Industry advisors emphasize early engagement with risk, IT, legal, and customer experience teams to:
- Map new regulatory requirements to existing workflows
- Identify gaps in fraud prevention, data sharing, and incident reporting
- Upgrade authentication systems and APIs
- Educate customers on enhanced protections and rights under PSD3
Wider Market and Consumer Impact
PSD3 aims to restore consumer trust in an increasingly complex payments world. Through clearer rights, stronger protections, and fair market access rules, PSD3 and PSR intend to foster a safer, more transparent and innovative payments ecosystem.
Consumers can expect:
- Improved protection against unauthorized transactions with streamlined refund processes
- More reliable authentication methods to balance security with convenience
- Increased availability of innovative payment options, including mobile wallets and open finance solutions
- Better clarity on data consent and usage
For merchants, PSD3 reduces friction in payment acceptance while balancing fraud mitigation, creating a more efficient commerce environment.

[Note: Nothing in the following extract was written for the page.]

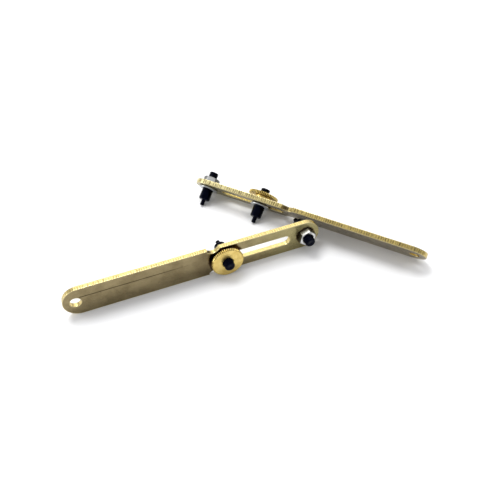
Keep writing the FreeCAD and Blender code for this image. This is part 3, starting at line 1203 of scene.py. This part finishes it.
@dataclass
class ThumbNut:
    """A thin knurled disc on a plain boss. z = 0 is the boss's foot."""

    radius: float = 6.5
    rim_chamfer: float = 0.25
    height: float = 2.6
    boss_radius: float = 3.5
    boss_height: float = 1.3
    bore_radius: float = 2.1
    mouth: float = 0.3
    teeth: int = 52
    tooth_depth: float = 0.38
    columns_per_tooth: int = 8
    boss_round: float = 0.15
    chamfer_steps: int = 6
    rim_rows: int = 4
    under_land: float = 0.6
    top_land: float = 0.35
    mouth_land: float = 0.12

    def profile(self) -> list[RadiusHeight]:
        """The outline as a loop that runs up the outside and down the bore."""
        c = self.rim_chamfer
        low, top = self.boss_height, self.height
        boss, bore, mouth = self.boss_radius, self.bore_radius, self.bore_radius + self.mouth
        outside = softened([(boss - self.boss_round, 0.0), (boss, self.boss_round), (boss, low),
                            (self.radius - c - self.under_land, low), (self.radius - c, low)],
                           0.1, 3, closed=False)
        n, rows = self.chamfer_steps, self.rim_rows
        rim = [(self.radius - c + c * k / n, low + c * k / n) for k in range(1, n + 1)]
        rim += [(self.radius, low + c + (top - low - 2 * c) * k / rows) for k in range(1, rows + 1)]
        rim += [(self.radius - c * k / n, top - c + c * k / n) for k in range(1, n + 1)]
        inside = [(self.radius - c - self.top_land, top), (mouth + self.mouth_land, top)]
        inside += softened([(mouth, top), (bore, top - self.mouth), (bore, self.mouth), (mouth, 0.0)],
                           0.06, 2, closed=False)
        return outside + rim + inside

    def build(self, trees: ShapeTrees, material: Material) -> Mesh:
        """Builds the thumb nut about z, in millimetres."""
        profile = self.profile()
        plain = turned(lambda _: profile, round_angles(self.teeth * self.columns_per_tooth), closed=True)
        return grown(plain, trees.knurl, Rim_Radius=self.radius, Tooth_Depth=self.tooth_depth,
                     Teeth=self.teeth, Material=material)


# ---- assemblies


@dataclass
class Dresser:
    """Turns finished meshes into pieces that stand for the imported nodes."""

    crease_degrees: float = 34.0

    def place(self, name: str, mesh: Mesh, placement: Matrix, material: Material,
              body: str, slot: Slot) -> bpy.types.Object:
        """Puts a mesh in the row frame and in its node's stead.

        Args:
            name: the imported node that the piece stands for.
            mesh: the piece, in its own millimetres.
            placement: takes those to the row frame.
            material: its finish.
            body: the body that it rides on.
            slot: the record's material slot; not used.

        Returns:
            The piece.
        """
        mesh.transform(placement)
        mesh.materials.clear()
        mesh.materials.append(material)
        mesh.shade_smooth()
        mesh.set_sharp_from_angle(angle=math.radians(self.crease_degrees))
        mesh.name = f"{name}_look"
        piece = in_scene(mesh.name, mesh)
        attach(piece, body)
        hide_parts(name)
        low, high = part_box(name)
        corners = [Vector(v.co) for v in mesh.vertices]
        off = max(max(abs(min(c[i] for c in corners) - low[i]), abs(max(c[i] for c in corners) - high[i]))
                  for i in range(3))
        LOG.info("%s: %d faces, box within %.2f mm of its node's", name, len(mesh.polygons), off / MM)
        return piece


@dataclass
class Spanner:
    """One spanner with all its pieces."""

    side: Side
    effects: Effects
    trees: ShapeTrees
    dresser: Dresser
    scribe_line: ScribeLine | None = None
    slide_gap: float = 0.05

    def __post_init__(self) -> None:
        """Makes the pieces' sizes and reads where the spanner lies."""
        # The scallop's painted shade lies on the shoulder side on the front bar and on the arm side on the
        # rear bar.
        self.bar = FlatBar(scallop_shade_offset=1.7 if self.side is Side.FRONT else -1.2)
        self.pin = TurnedPin()
        self.washer = PlainWasher()
        self.frame = SpannerFrame.read(self.side, self.bar.hole_x)

    def name(self, piece: str) -> str:
        """A piece's full name."""
        return f"{self.side.value}_{piece}"

    def build(self) -> None:
        """Builds and dresses every piece."""
        self.build_bar()
        under = -self.bar.thickness / 2 - self.washer.thickness
        self.build_pin("end", "frame", self.frame.end_pin_x, under)
        self.build_pin("sliding", "slider", self.frame.sliding_pin_x, under - self.slide_gap)
        self.build_hex_nut()
        self.build_thumb_nut()

    def build_bar(self) -> None:
        """Builds the bar with its tool marks."""
        finish = SatinBarBrass(self.effects, **(REAR_TONES if self.side is Side.REAR else {}))
        brass = finish.build(self.name("bar_brass"), self.frame, self.scribe_line)
        mesh = grown(self.bar.build(self.scribe_line), self.trees.tool_marks, Pitch=self.bar.mark_pitch,
                     Depth=self.bar.mark_depth, Seed=7 if self.side is Side.FRONT else 11, Material=brass)
        self.dresser.place(self.name("bar"), mesh, self.frame.matrix, brass, self.name("frame"), Slot.BAR)

    def build_pin(self, which: str, body: str, x: float, z: float) -> None:
        """Builds a pin and the washer on its shoulder.

        Args:
            which: end or sliding.
            body: the last part of the body's name.
            x: how far along the bar it is.
            z: how high its shoulder is.
        """
        place = self.frame.at(x, z)
        black = BLACK_OXIDE.build(self.effects, self.name(f"{which}_pin_black"), place)
        grey = DULL_ZINC.build(self.effects, self.name(f"{which}_washer_zinc"), place)
        self.dresser.place(self.name(f"{which}_pin"), self.pin.build(self.trees, black), place, black,
                           self.name(body), Slot.PIN)
        self.dresser.place(self.name(f"{which}_washer"), self.washer.build(), place, grey,
                           self.name(body), Slot.WASHER)

    def build_hex_nut(self) -> None:
        """Builds the end pin's hex nut."""
        place = self.frame.at(self.frame.end_pin_x, self.bar.thickness / 2)
        zinc = BRIGHT_ZINC.build(self.effects, self.name("end_nut_zinc"), place)
        self.dresser.place(self.name("end_nut"), HexNut().build(), place, zinc,
                           self.name("frame"), Slot.HEX_NUT)

    def build_thumb_nut(self) -> None:
        """Builds the knurled thumb nut."""
        place = self.frame.at(self.frame.sliding_pin_x, self.bar.thickness / 2 + self.slide_gap)
        brass = TurnedBrass(self.effects).build(self.name("thumb_nut_brass"), place)
        self.dresser.place(self.name("thumb_nut"), ThumbNut().build(self.trees, brass), place, brass,
                           self.name("thumb"), Slot.THUMB_NUT)


# ---- studio


@dataclass(frozen=True)
class Softbox:
    """A square soft light that faces the object. Metres, watts and degrees; azimuth is from +Y toward -X."""

    name: str
    azimuth: float
    elevation: float
    distance: float
    size: float
    power: float

    def build(self) -> None:
        """Adds the light."""
        a, e = math.radians(self.azimuth), math.radians(self.elevation)
        toward = Vector((-math.sin(a) * math.cos(e), math.cos(a) * math.cos(e), math.sin(e)))
        data = bpy.data.lights.new(self.name, "AREA")
        data.shape = "SQUARE"
        data.size = self.size
        data.energy = self.power
        light = in_scene(self.name, data)
        light.location = toward * self.distance
        light.rotation_mode = "QUATERNION"
        light.rotation_quaternion = toward.to_track_quat("Z", "Y")


@dataclass
class Studio:
    """Pale floor, soft light and the camera. Metres and degrees."""

    floor_half: float = 3.0
    floor_grey: float = 0.86
    sky_strength: float = 0.72
    softboxes: tuple[Softbox, ...] = (
        Softbox("key_softbox", azimuth=20.0, elevation=63.0, distance=1.0, size=0.42, power=5.2),
        Softbox("window_softbox", azimuth=-20.0, elevation=54.0, distance=1.3, size=1.5, power=8.2),
        Softbox("left_softbox", azimuth=70.0, elevation=20.0, distance=1.0, size=0.6, power=3.8))
    target: tuple[float, float, float] = (0.00677, -0.00391, 0.0)
    azimuth: float = -20.34
    elevation: float = 46.745
    distance: float = 0.24109
    lens: float = 42.504
    roll: float = -1.33

    def build(self) -> None:
        """Builds everything."""
        self.build_floor()
        self.build_sky()
        for softbox in self.softboxes:
            softbox.build()
        self.build_camera()
        bpy.context.scene.view_settings.view_transform = "Standard"

    def build_floor(self) -> None:
        """A large pale matt floor with a trace of unevenness."""
        shape = bmesh.new()
        bmesh.ops.create_grid(shape, x_segments=1, y_segments=1, size=self.floor_half)
        mesh = mesh_of(shape, "floor")
        material = bpy.data.materials.new("floor_white")
        material.use_nodes = True
        make = ShaderMaker(material.node_tree)
        place = make.add("ShaderNodeTexCoord").outputs["Object"]
        g = self.floor_grey
        darker = g * 0.985
        tone = make.layer((g, g, g, 1.0), (darker, darker, g, 1.0), make.noise(place, 60.0, 3.0))
        shader = material.node_tree.nodes["Principled BSDF"]
        make.feed(shader.inputs["Base Color"], tone)
        shader.inputs["Roughness"].default_value = 0.85
        shader.inputs["Specular IOR Level"].default_value = 0.15
        mesh.materials.append(material)
        floor = in_scene("floor", mesh)

    def build_sky(self) -> None:
        """Even light from all round."""
        world = bpy.data.worlds.new("studio")
        bpy.context.scene.world = world
        world.use_nodes = True
        background = world.node_tree.nodes["Background"]
        background.inputs["Color"].default_value = (0.97, 0.98, 1.0, 1.0)
        background.inputs["Strength"].default_value = self.sky_strength

    def build_camera(self) -> None:
        """The camera, turned a little about its own line of sight."""
        a, e, r = (math.radians(v) for v in (self.azimuth, self.elevation, self.roll))
        back = Vector((math.sin(a) * math.cos(e), -math.cos(a) * math.cos(e), math.sin(e)))
        right = (-back).cross(Vector((0, 0, 1))).normalized()
        up = back.cross(right)
        tilted_right = right * math.cos(r) + up * math.sin(r)
        tilted_up = up * math.cos(r) - right * math.sin(r)
        data = bpy.data.cameras.new("camera")
        data.lens = self.lens
        data.sensor_width = 36.0
        data.clip_start, data.clip_end = 0.01, 20.0
        camera = in_scene("camera", data)
        turn = Matrix((tilted_right, tilted_up, back)).transposed().to_4x4()
        camera.matrix_world = Matrix.Translation(Vector(self.target) + back * self.distance) @ turn
        bpy.context.scene.camera = camera


def main() -> None:
    """Builds both spanners and the studio, and notes the two boxes."""
    logging.basicConfig(level=logging.INFO, format="%(name)s: %(message)s")
    effects, trees, dresser = Effects(), ShapeTrees(), Dresser()
    Spanner(Side.FRONT, effects, trees, dresser, ScribeLine()).build()
    Spanner(Side.REAR, effects, trees, dresser).build()
    Studio().build()


if __name__ == "__main__":
    main()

The Road Ahead: PSD3 as a Catalyst for Payments Evolution
PSD3 and PSR mark the next phase of payment services regulation, adapting legal frameworks to 2025’s fast-changing digital finance landscape. They reflect the EU’s commitment to balancing innovation with security and competition, providing a clear, harmonized roadmap for market participants.
The real challenge and opportunity for financial institutions and fintechs lie in using PSD3’s provisions as a springboard to modernize legacy systems, embrace open finance, and develop customer-centric services built on trust and resilience.
The transformation ushered in by PSD3 will ripple through Europe’s payments ecosystem—and beyond—setting global standards for secure, innovative, and transparent financial services in the coming decade.